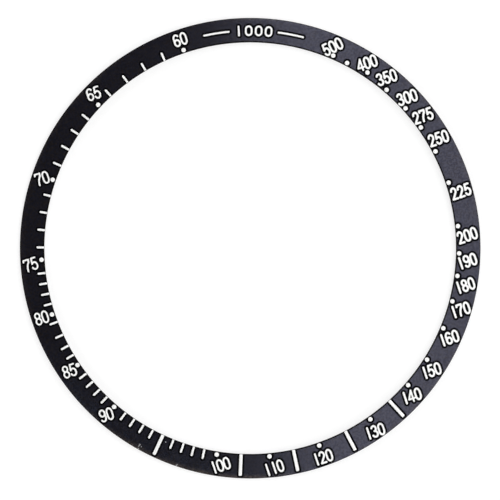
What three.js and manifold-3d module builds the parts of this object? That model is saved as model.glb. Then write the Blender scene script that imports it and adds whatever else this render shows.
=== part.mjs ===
// Tachymeter bezel insert for a wrist watch: a turned aluminium ring whose gently coned front face
// carries engraved scale marks filled with white enamel, with a ring of adhesive film on its flat back.
// The origin is the ring's centre on the underside of the film, +Z points out of the front face and
// +Y points at the 60 mark. Lengths are in millimetres. Angles are in degrees, and an angle round the
// scale is counted clockwise from the 60 mark, as the front face is read.

import * as THREE from "three";
import { mergeVertices } from "three/addons/utils/BufferGeometryUtils.js";
import Module from "manifold-3d";

// Ring
const innerDiameter = 34.8;
const landWidth = 2.05; // from the bore to the outer rim
const rimThickness = 0.5; // metal at the outer rim, where the face is lowest
const faceSlope = 5; // the face falls outwards by this angle
const frontBreak = 0.04; // flat chamfer on both front edges
const backBreak = 0.03; // flat chamfer on both back edges
const ringSegments = 144;

// Adhesive film
const filmThickness = 0.1;
const filmSetback = 0.3; // from each edge of the ring's back

// Engraving and enamel
const pocketDepth = 0.12;
const enamelClearance = 0.01; // between the enamel and its pocket, at the sides and the floor
const cutOverrun = 0.3;
const curveSegments = 4; // three.js gives each arc of an outline twice as many sides

// Short tick: open at the inner edge, with a round outer end
const tickWidth = 0.18;
const tickLength = 0.85; // the longest

// Long bar: open at the inner edge, with eased outer corners
const barWidth = 0.28;
const barMargin = 0.21; // from the bar's outer end to the outer edge of the face
const barCorner = 0.07;

// Pip: a round spot beside its number
const pipDiameter = 0.39;
const pipInset = 0.25; // from the inner edge to the pip's centre

// Ticks stand in runs, counter-clockwise from each number. A run starts with the tick for the speed
// `speed` at `angle`, and each of its ticks is `step` further back, a step that shrinks by `easing`. The
// ticks of a run are alike, and `lengthShare` gives their part of the longest tick.
const ticksInRun = 4;
const tickRuns = [
  { speed: 61, angle: 354.1, step: 6, easing: 0, lengthShare: 0.88 },
  { speed: 66, angle: 327.1, step: 5, easing: 0, lengthShare: 0.9 },
  { speed: 71, angle: 303.2, step: 4.8, easing: 0, lengthShare: 0.76 },
  { speed: 76, angle: 281.7, step: 2.9, easing: 0, lengthShare: 0.82 },
  { speed: 81, angle: 267.7, step: 3.9, easing: 0.5, lengthShare: 0.87 },
  { speed: 86, angle: 251.2, step: 2.9, easing: 0, lengthShare: 0.92 },
  { speed: 91, angle: 235.7, step: 3, easing: 0, lengthShare: 0.96 },
  { speed: 96, angle: 220.4, step: 3, easing: 0, lengthShare: 1 },
];

// Angle of each long bar, by speed
const barAngles = new Map([
  [95, 223.6],
  [105, 201.1],
  [115, 186.5],
  [125, 171.1],
  [135, 156.2],
]);

// Angle of each pip, by speed
const pipAngles = new Map([
  [60, 0],
  [65, 331.9],
  [70, 307.7],
  [75, 285.4],
  [80, 270.1],
  [90, 239.2],
  [100, 207.8],
  [110, 193.3],
  [120, 179.3],
  [130, 163.5],
  [140, 149.5],
  [150, 140.8],
  [160, 131.1],
  [170, 123.3],
  [180, 116.2],
  [225, 90.3],
  [250, 81],
  [275, 73.3],
  [300, 66.6],
  [350, 59.3],
  [450, 46.2],
]);

// Worked out from the sizes above
const innerRadius = innerDiameter / 2;
const outerRadius = innerRadius + landWidth;
const slope = THREE.MathUtils.degToRad(faceSlope);
const backHeight = filmThickness;
const rimHeight = backHeight + rimThickness;
const crestHeight = rimHeight + landWidth * Math.tan(slope);
const faceLength = landWidth / Math.cos(slope);

const anodisedBlack = new THREE.MeshStandardMaterial({ color: 0x17171b, roughness: 0.42, metalness: 0.3 });
const whiteEnamel = new THREE.MeshStandardMaterial({ color: 0xf6f6f4, roughness: 0.35, metalness: 0 });
const adhesiveFilm = new THREE.MeshStandardMaterial({ color: 0xd9d6cc, roughness: 0.6, metalness: 0 });

const wasm = await Module();
wasm.setup();

// A closed three.js geometry, moved by a matrix, as a solid that can be cut.
function toSolid(geometry, matrix) {
  const bare = geometry.clone().applyMatrix4(matrix);
  bare.deleteAttribute("normal");
  bare.deleteAttribute("uv");
  const merged = mergeVertices(bare);
  return new wasm.Manifold(
    new wasm.Mesh({
      numProp: merged.attributes.position.itemSize,
      vertProperties: merged.attributes.position.array,
      triVerts: new Uint32Array(merged.index.array),
    }),
  );
}

function toGeometry(solid) {
  const cut = solid.getMesh();
  const geometry = new THREE.BufferGeometry();
  geometry.setAttribute("position", new THREE.BufferAttribute(cut.vertProperties, cut.numProp));
  geometry.setIndex(new THREE.BufferAttribute(cut.triVerts, 1));
  geometry.computeVertexNormals();
  return geometry;
}

// A body of revolution about Z from a closed section of [radius, height] points.
function turned(section) {
  const points = [...section, section[0]].map(([radius, height]) => new THREE.Vector2(radius, height));
  return new THREE.LatheGeometry(points, ringSegments).rotateX(Math.PI / 2);
}

// The blank: a flat back, upright rims, a coned face and all four edges broken.
function ringBlank() {
  const breakFall = frontBreak * Math.tan(slope);
  return turned([
    [innerRadius + backBreak, backHeight],
    [outerRadius - backBreak, backHeight],
    [outerRadius, backHeight + backBreak],
    [outerRadius, rimHeight - frontBreak],
    [outerRadius - frontBreak, rimHeight + breakFall],
    [innerRadius + frontBreak, crestHeight - breakFall],
    [innerRadius, crestHeight - frontBreak],
    [innerRadius, backHeight + backBreak],
  ]);
}

function filmRing() {
  const inside = innerRadius + filmSetback;
  const outside = outerRadius - filmSetback;
  return turned([
    [inside, 0],
    [outside, 0],
    [outside, filmThickness],
    [inside, filmThickness],
  ]);
}

// Outlines of the marks, drawn in the plane of the face: x runs across the mark and y runs outwards
// from the inner edge. `start` is where an open end begins, and `grow` widens the rest on all sides.
function tickOutline(length, start, grow) {
  const half = tickWidth / 2 + grow;
  const outline = new THREE.Shape();
  outline.moveTo(-half, start);
  outline.lineTo(half, start);
  outline.absarc(0, length - tickWidth / 2, half, 0, Math.PI, false);
  return outline;
}

function barOutline(start, grow) {
  const half = barWidth / 2 + grow;
  const corner = barCorner + grow;
  const arcCentre = faceLength - barMargin - barCorner;
  const outline = new THREE.Shape();
  outline.moveTo(-half, start);
  outline.lineTo(half, start);
  outline.absarc(half - corner, arcCentre, corner, 0, Math.PI / 2, false);
  outline.absarc(corner - half, arcCentre, corner, Math.PI / 2, Math.PI, false);
  return outline;
}

// A pip stands clear of the inner edge, so it has no open end.
function pipOutline(_start, grow) {
  const outline = new THREE.Shape();
  outline.absarc(0, pipInset, pipDiameter / 2 + grow, 0, Math.PI, false);
  outline.absarc(0, pipInset, pipDiameter / 2 + grow, Math.PI, 2 * Math.PI, false);
  return outline;
}

// The enamel lies flush with the face and stops short of the inner chamfer.
function enamelGeometry(outline) {
  const depth = pocketDepth - enamelClearance;
  return new THREE.ExtrudeGeometry(outline(frontBreak, 0), {
    depth,
    bevelEnabled: false,
    curveSegments,
  }).translate(0, 0, -depth);
}

// What the engraver takes out: the mark grown by its clearance, run out past the inner edge and the face.
function pocketGeometry(outline) {
  return new THREE.ExtrudeGeometry(outline(-cutOverrun, enamelClearance), {
    depth: pocketDepth + cutOverrun,
    bevelEnabled: false,
    curveSegments,
  }).translate(0, 0, -pocketDepth);
}

function scaleMarks() {
  const marks = [];
  for (const { speed, angle, step, easing, lengthShare } of tickRuns) {
    const outline = (start, grow) => tickOutline(tickLength * lengthShare, start, grow);
    for (let i = 0; i < ticksInRun; i += 1) {
      const shrunk = (easing * i * (i - 1)) / 2;
      marks.push({ name: `tick_${speed + i}`, angle: angle - step * i + shrunk, outline });
    }
  }
  for (const [speed, angle] of barAngles) marks.push({ name: `bar_${speed}`, angle, outline: barOutline });
  for (const [speed, angle] of pipAngles) marks.push({ name: `pip_${speed}`, angle, outline: pipOutline });
  return marks;
}

// A seat on the inner edge of the face, turned to its place round the scale and laid along the cone.
function markSeat(angle) {
  const turn = new THREE.Group();
  turn.rotation.z = -THREE.MathUtils.degToRad(angle);
  const seat = new THREE.Group();
  seat.position.set(0, innerRadius, crestHeight);
  seat.rotation.x = -slope;
  turn.add(seat);
  turn.updateMatrixWorld(true);
  return { turn, seat };
}

function named(name, geometry, material) {
  const mesh = new THREE.Mesh(geometry, material);
  mesh.name = name;
  return mesh;
}

const group = new THREE.Group();
let engraved = toSolid(ringBlank(), new THREE.Matrix4());
for (const { name, angle, outline } of scaleMarks()) {
  const { turn, seat } = markSeat(angle);
  engraved = engraved.subtract(toSolid(pocketGeometry(outline), seat.matrixWorld));
  seat.add(named(name, enamelGeometry(outline), whiteEnamel));
  group.add(turn);
}
group.add(named("insert_ring", toGeometry(engraved), anodisedBlack));
group.add(named("adhesive_ring", filmRing(), adhesiveFilm));

export default group;
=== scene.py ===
"""Bezel insert maker: dresses the turned ring of a watch bezel insert and its enamelled speed scale.

The fixed frame gives the ring, the ticks, the long bars, most of the pips and the adhesive film at their
real sizes. The add-on engraves a finer ring round the same marks, cuts pockets for the upright numbers,
fills every pocket with enamel, and sets the ring on a pale table under soft light. Outlines are worked out
in millimetres on the plane of the face and turned into metres when a mesh is made. Angles round the scale
are in degrees, clockwise from the 60 mark.
"""

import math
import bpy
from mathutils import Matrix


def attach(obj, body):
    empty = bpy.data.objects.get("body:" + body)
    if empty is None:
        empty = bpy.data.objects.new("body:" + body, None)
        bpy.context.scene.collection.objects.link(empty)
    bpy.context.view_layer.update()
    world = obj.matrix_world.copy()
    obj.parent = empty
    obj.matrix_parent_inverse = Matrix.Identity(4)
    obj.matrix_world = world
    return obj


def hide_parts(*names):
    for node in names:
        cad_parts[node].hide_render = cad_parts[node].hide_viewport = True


bl_info = {
    "name": "Bezel Insert Maker",
    "version": (1, 0, 0),
    "blender": (4, 5, 0),
    "location": "3D View > Sidebar > Bezel Insert",
    "description": "Engraves a bezel insert's ring, fills its scale with enamel and sets it on a stage",
    "category": "Object",
}

import bpy
import numpy as np
from bpy.props import FloatProperty, FloatVectorProperty, IntProperty, PointerProperty, StringProperty
from bpy.types import Operator, Panel, PropertyGroup
from mathutils import Vector
from mathutils.geometry import delaunay_2d_cdt

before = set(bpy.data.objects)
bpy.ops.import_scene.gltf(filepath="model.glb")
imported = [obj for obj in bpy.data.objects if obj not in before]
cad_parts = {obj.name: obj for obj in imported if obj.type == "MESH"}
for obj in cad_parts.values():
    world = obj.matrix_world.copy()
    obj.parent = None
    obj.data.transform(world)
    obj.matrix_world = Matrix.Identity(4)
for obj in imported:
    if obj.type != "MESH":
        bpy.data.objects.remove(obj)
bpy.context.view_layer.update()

MM = 0.001

# What the frame says of the ring


def node_points(name):
    """The corner points of a frame node, in millimetres."""
    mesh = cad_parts[name].data
    points = np.empty(3 * len(mesh.vertices), dtype=np.float32)
    mesh.vertices.foreach_get("co", points)
    return points.reshape(-1, 3) / MM


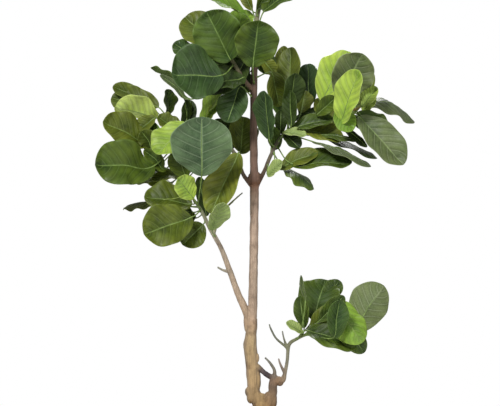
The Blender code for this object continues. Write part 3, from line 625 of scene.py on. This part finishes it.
smallLeaves = [  # small leaves that fill the crown and have no node: a name, then the same values
    ("leftSmallLeaf1", "left_twig", 6.3, (-222, 80, 832), (-284, 90, 855), 42, (-0.1, -0.6, 0.8), 4, 2,
     "olive"),
    ("leftSmallLeaf2", "left_twig", 5.6, (-203, 30, 846), (-214, 20, 912), 40, (0.9, -0.4, 0.1), 3, 3,
     "dark"),
    ("rightSmallLeaf1", "right_twig", 4.2, (58, -34, 812), (120, -54, 802), 40, (0, -0.6, 0.8), 3, 2, "pale"),
    ("rightSmallLeaf2", "right_twig", 8.8, (272, -46, 882), (312, -60, 932), 50, (-0.5, -0.8, 0.3), 3, 2,
     "light"),
    ("lowSmallLeaf1", "right_shoot", 7.9, (112, -16, 262), (66, -24, 291), 33, (0, -0.7, 0.7), 3, 2, "pale"),
    ("lowSmallLeaf2", "right_shoot", 7.6, (119, -8, 345), (107, -14, 420), 13, (-0.4, -0.8, 0.2), 3, 3,
     "grey"),
    ("rightInner1", "right_twig", 3.6, (77, -20, 821), (193, -40, 847), 58, (0, -0.7, 0.7), 6, 4, "dark"),
    ("rightInner2", "right_twig", 4.4, (105, 20, 817), (204, 0, 800), 55, (0.1, -0.7, 0.7), 6, 3, "shade"),
    ("rightInner3", "right_twig", 4.0, (83, 20, 842), (191, 30, 884), 36, (0, -0.5, 0.9), 5, 3, "shade"),
    ("rightInner4", "right_twig", 3.2, (60, -20, 807), (103, -40, 768), 45, (0, -0.8, 0.6), 4, 3, "shade"),
    ("rightInner5", "right_twig", 2.6, (43, -30, 716), (152, -60, 754), 58, (-0.1, -0.8, 0.6), 6, 4, "olive"),
    ("rightInner6", "right_twig", 3.8, (79, -30, 828), (76, -50, 925), 44, (-0.3, -0.9, 0.2), 5, 3, "shade"),
    ("rightInner7", "right_twig", 4.8, (117, 40, 821), (112, 60, 911), 44, (0.4, -0.8, 0.2), 5, 3, "shade"),
    ("rightInner8", "right_twig", 6.2, (194, 20, 825), (156, 50, 910), 60, (0.2, -0.8, 0.5), 5, 3, "olive"),
    ("rightInner9", "right_twig", 3.0, (56, 30, 848), (37, 60, 983), 56, (-0.2, -0.9, 0.2), 6, 4, "green"),
    ("rightInner10", "right_twig", 7.0, (211, 30, 842), (308, 70, 984), 64, (0.2, -0.9, 0.3), 6, 4, "olive"),
    ("rightInner11", "right_twig", 7.6, (246, -30, 850), (331, -60, 822), 62, (0.1, -0.9, 0.4), 6, -4,
     "dark"),
    ("rightInner12", "right_twig", 8.2, (274, -20, 867), (306, -30, 916), 44, (-0.2, -0.9, 0.3), 4, 3,
     "light"),
    ("rightInner13", "right_twig", 2.2, (28, 10, 825), (38, -5, 764), 40, (0.2, -0.9, 0.2), 4, 3, "green"),
    ("rightInner14", "right_twig", 5.4, (147, -30, 806), (255, -60, 786), 34, (0.1, -0.5, 0.9), 6, -2,
     "dark"),
    ("leftInner1", "left_twig", 4.6, (-198, -10, 692), (-246, -40, 757), 64, (-0.2, -0.9, 0.3), 5, 4, "dark"),
    ("leftInner2", "left_twig", 5.2, (-237, 10, 819), (-286, 0, 857), 50, (-0.1, -0.8, 0.6), 4, 3, "olive"),
    ("leftInner3", "left_twig", 5.0, (-211, 40, 826), (-200, 60, 905), 44, (0.3, -0.9, 0.2), 4, 3, "shade"),
    ("leftInner4", "left_twig", 3.6, (-158, 40, 765), (-222, 60, 849), 90, (-0.2, -0.9, 0.3), 6, 4, "shade"),
    ("leftInner5", "left_twig", 5.8, (-282, 30, 723), (-337, 20, 693), 60, (-0.1, -0.8, 0.6), 4, 3, "dark"),
    ("leftInner6", "left_twig", 4.2, (-222, 40, 704), (-304, 20, 682), 44, (0, -0.8, 0.7), 4, 3, "olive"),
    ("leftInner7", "left_twig", 2.6, (-83, 60, 766), (-134, 80, 850), 76, (0.1, -0.9, 0.2), 5, 4, "shade"),
    ("leftInner8", "left_twig", 2.2, (-72, 40, 743), (-127, 20, 659), 60, (-0.2, -0.9, 0.2), 5, 4, "dark"),
    ("leftInner9", "left_twig", 7.2, (-294, 40, 854), (-343, 30, 820), 50, (0, -0.8, 0.6), 4, 3, "olive"),
    ("crownInner1", "crown_twig", 1.2, (-52, -30, 965), (-152, -70, 919), 72, (-0.1, -0.9, 0.4), 6, 4,
     "shade"),
    ("crownInner2", "crown_twig", 1.8, (-66, 0, 978), (-137, -10, 1005), 80, (0, -0.9, 0.3), 5, 4, "shade"),
    ("crownInner3", "crown_twig", 2.6, (-94, 70, 962), (-156, 80, 895), 66, (-0.1, -0.9, 0.3), 5, 4,
     "forest"),
    ("crownInner4", "main_stem", 7.2, (-53, 60, 950), (-106, 80, 873), 70, (0, -0.9, 0.2), 5, 4, "shade"),
    ("crownInner5", "crown_twig", 3.2, (-138, 30, 1014), (-233, 50, 977), 110, (-0.2, -0.8, 0.4), 6, 5,
     "shade"),
    ("crownInner6", "main_stem", 8.0, (-27, 30, 1019), (-100, 60, 1100), 100, (0, -0.8, 0.5), 6, 5, "shade"),
    ("crownInner7", "main_stem", 8.2, (-11, 40, 1042), (22, 30, 975), 60, (0.2, -0.9, 0.2), 5, 4, "shade"),
    ("lowBranchInner1", "left_branch", 8.6, (-191, -40, 593), (-283, -60, 615), 64, (0, -0.8, 0.6), 5, 4,
     "dark"),
    ("lowBranchInner2", "left_branch", 8.2, (-181, -20, 577), (-252, -30, 582), 80, (0, -0.8, 0.6), 5, 4,
     "olive"),
    ("lowBranchInner3", "left_branch", 9.4, (-197, -30, 637), (-305, -50, 623), 26, (0, -0.6, 0.8), 4, 2,
     "light"),
    ("lowRightInner1", "right_shoot", 8.4, (135, 10, 275), (205, 10, 322), 60, (0, -0.8, 0.5), 6, 4, "olive"),
    ("lowRightInner2", "right_shoot", 7.8, (116, 10, 273), (105, 20, 361), 44, (-0.2, -0.9, 0.2), 4, 3,
     "dark"),
    ("lowRightInner3", "right_shoot", 8.8, (138, 20, 262), (232, 20, 273), 60, (0, -0.7, 0.7), 4, 3, "olive"),
    ("lowRightInner4", "right_shoot", 8.0, (153, -30, 293), (223, -50, 365), 46, (0.3, -0.9, 0.3), 4, 3,
     "dark"),
    ("topInner1", "main_stem", 9.4, (-27, 10, 1149), (-52, 20, 1206), 34, (-0.6, -0.8, 0.3), 4, 3, "olive"),
    ("topInner2", "main_stem", 9.2, (-12, -10, 1146), (12, -20, 1200), 36, (0.6, -0.8, 0.3), 4, 3, "dark"),
    ("crownInner8", "main_stem", 7.6, (-46, -16, 1008), (-80, -30, 942), 62, (-0.2, -0.9, 0.2), 5, 4,
     "shade"),
    ("crownInner9", "crown_twig", 0.8, (-52, 40, 937), (-133, 50, 949), 56, (0, -0.8, 0.5), 5, 4, "shade"),
    ("crownInner10", "main_stem", 7.4, (-2, 24, 1016), (36, 30, 975), 44, (0.3, -0.9, 0.2), 4, 3, "olive"),
    ("rightInner15", "right_twig", 5.0, (108, 20, 868), (120, 40, 930), 52, (0.2, -0.9, 0.2), 4, 3, "olive"),
    ("rightInner16", "right_twig", 6.6, (150, -40, 858), (200, -70, 905), 46, (0.3, -0.8, 0.4), 4, 3, "dark"),
    ("crownInner11", "main_stem", 7.8, (-33, 30, 981), (-100, 44, 1023), 60, (0, -0.9, 0.4), 5, 4, "shade"),
    ("crownInner12", "main_stem", 7.0, (-33, 24, 925), (-75, 34, 998), 52, (-0.1, -0.9, 0.2), 5, 4, "shade"),
    ("rightInner17", "right_twig", 7.4, (202, -84, 869), (241, -112, 811), 58, (-0.2, -0.9, 0.3), 5, 4,
     "young"),
    ("lowRightInner5", "right_shoot", 9.0, (207, -40, 305), (276, -66, 212), 64, (-0.1, -0.8, 0.5), 6, -4,
     "dark"),
    ("lowRightInner6", "right_shoot", 8.2, (190, -94, 255), (208, -112, 358), 60, (0.2, -0.8, 0.3), 5, 4,
     "forest"),
    ("leftInner10", "left_twig", 6.8, (-283, 40, 793), (-328, 50, 840), 46, (-0.1, -0.8, 0.5), 4, 3, "young"),
    ("leftInner11", "left_twig", 6.2, (-293, 24, 765), (-333, 10, 816), 52, (-0.2, -0.9, 0.3), 5, 4, "moss"),
    ("crownInner13", "crown_twig", 3.6, (-189, 50, 1021), (-245, 60, 1064), 50, (-0.3, -0.8, 0.4), 5, 4,
     "forest"),
    ("crownInner14", "crown_twig", 1.0, (-192, -16, 903), (-280, -6, 970), 22, (-0.2, -0.8, 0.5), 4, 3,
     "grey"),
    ("leftInner12", "left_twig", 5.2, (-151, -6, 843), (-121, -20, 886), 32, (-0.6, -0.8, 0.3), 4, 3,
     "bright"),
    ("rightInner18", "right_twig", 3.4, (50, 16, 808), (53, 20, 875), 36, (0.1, -0.9, 0.2), 4, 3, "shade"),
    ("leftInner13", "left_twig", 5.8, (-261, -4, 714), (-324, -14, 763), 40, (-0.1, -0.9, 0.4), 4, 3, "dark"),
    ("leftInner14", "left_branch", 9.4, (-154, 10, 582), (-174, 16, 690), 40, (0.2, -0.9, 0.2), 4, 3,
     "shade"),
    ("rightInner19", "right_twig", 4.4, (60, 110, 953), (63, 128, 1062), 46, (-0.3, -0.9, 0.2), 5, 4,
     "olive"),
    ("rightInner20", "right_twig", 7.4, (220, -40, 825), (285, -56, 770), 26, (0, -0.7, 0.6), 4, -2, "shade"),
    ("lowRightInner7", "right_shoot", 8.6, (179, 64, 342), (216, 80, 402), 54, (0, -0.8, 0.5), 4, 3, "dark"),
    ("leftInner15", "left_twig", 7.6, (-324, 118, 903), (-420, 122, 948), 50, (0.1, -0.9, 0.4), 5, 4,
     "olive"),
]
bladeMake = {
    "rows": 72, "columns": 24,  # the grid of one blade
    "thickness": 0.0011,
    "quilt": 0.0013,   # swell of the skin between two side veins
    "groove": 0.0010,  # depth of the midrib's furrow
    "fold": (0.16, 0.34),  # rise of each half away from the midrib, least and most
    "sink": 0.42,      # how much of the fold the midrib takes by sinking
    "wave": 0.1,     # height of the edge's waves, as a share of half the width
    "ripple": (0.016, 2.6),  # swellings of the outline: share of the width, and how many
    "stalk": 0.0018,
    "ribSink": 0.62,  # share of its radius by which the rib lies under the blade
}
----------
What you should do:
In the listing above, find the line containing "const group = new THREE.Group();" and the line containing "enamelled speed scale.", then quote both, plus every line between them, exactly as written.

Final result:
const group = new THREE.Group();
let engraved = toSolid(ringBlank(), new THREE.Matrix4());
for (const { name, angle, outline } of scaleMarks()) {
  const { turn, seat } = markSeat(angle);
  engraved = engraved.subtract(toSolid(pocketGeometry(outline), seat.matrixWorld));
  seat.add(named(name, enamelGeometry(outline), whiteEnamel));
  group.add(turn);
}
group.add(named("insert_ring", toGeometry(engraved), anodisedBlack));
group.add(named("adhesive_ring", filmRing(), adhesiveFilm));

export default group;
=== scene.py ===
"""Bezel insert maker: dresses the turned ring of a watch bezel insert and its enamelled speed scale.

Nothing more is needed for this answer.